The scripts generated three datasets, which I saved as spreadsheets for Fraser.  The first (postagged-monosemous-dost-no-adds-n-only) contains all of the content that matches the above criteria. The second (postagged-monosemous-dost-no-adds-n-only-catheading-match) lists those lexemes where a postagged word fully matches the HT category heading.  The final (postagged-monosemous-dost-no-adds-n-only-catcontents-match) lists those lexemes where a postagged word fully matches a lexeme in the HT category.  For this table I’ve also added in the full list of lexemes for each HT category too.

I also spent a bit of time working on the Data Management Plan for the new project for Jane Stuart-Smith and Eleanor Lawson at QMU and arranged for a PhD student to get access to the TextGrid files that were generated for the audio records for the SCOTS Corpus project.

Finally, I investigated the issue the DSL people are having with duplicate child entries appearing in their data.  This was due to something not working quite right in a script Thomas Widmann had written to extract the data from the DSL’s editing system before he left last year, and Ann had sent me some examples of where the issue was cropping up.

I have the data that was extracted from Thomas’s script last July as two XML files (dost.xml and snd.xml) and I looked through these for the examples Ann had sent.  The entry for snd13897 contains the following URLs:

<url>snd13897</url>

<url>snds3788</url>

<url>sndns2217</url>

The first is the ID for the main entry and the other two are child entries.  If I search for the second one (snds3788) this is the only occurrence of the ID in the file, as the child entry has been successfully merged.  But if I search for the third one (sndns2217) I find a separate entry with this ID (with more limited content).  The pulling in of data into a webpage in the V3 site uses URLs stored in a table linked to entry IDs. These were generated from the URLs in the entries in the XML file (see the <url> tags above).  For the URL ‘sndns2217’ the query finds multiple IDs, one for the entry snd13897 and another for the entry sdnns2217.  But it finds snd13897 first, so it’s the content of this entry that is pulled into the page.

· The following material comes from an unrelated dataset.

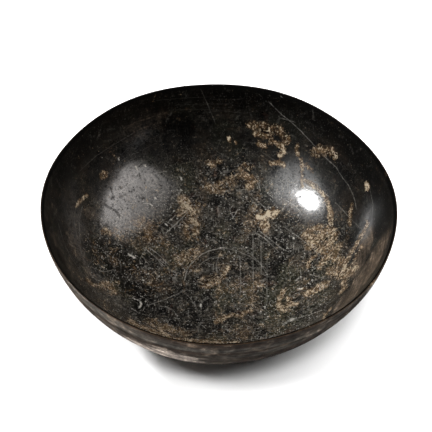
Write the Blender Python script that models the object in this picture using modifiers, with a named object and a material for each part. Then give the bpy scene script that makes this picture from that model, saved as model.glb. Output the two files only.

The entry for dost16606 contains the following URLs:

<url>dost16606</url>

<url>dost50272</url>

(in addition to headword URLs).  Searching for the second one discovers a separate entry with the ID dost50272 (with more limited content).  As with SND, searching the URL table for this URL finds two IDs, and as dost16606 appears first this is the entry that gets displayed.

What we need to do is remove the child entries that still exist as separate entries in the data.  To do this I could is write a script that would go through each entry in the dost.xml and snd.xml files.  It would then pick out every <url> that is not the same as the entry ID and search the file to see if any entry exists with this ID.  If it does then presumably this is a duplicate that should then be deleted.  I’m waiting to hear back from the DSL people to see how we should proceed with this.

As you can no doubt gather from the above, this was a very busy week but I do at least feel that I’m getting on top of things again.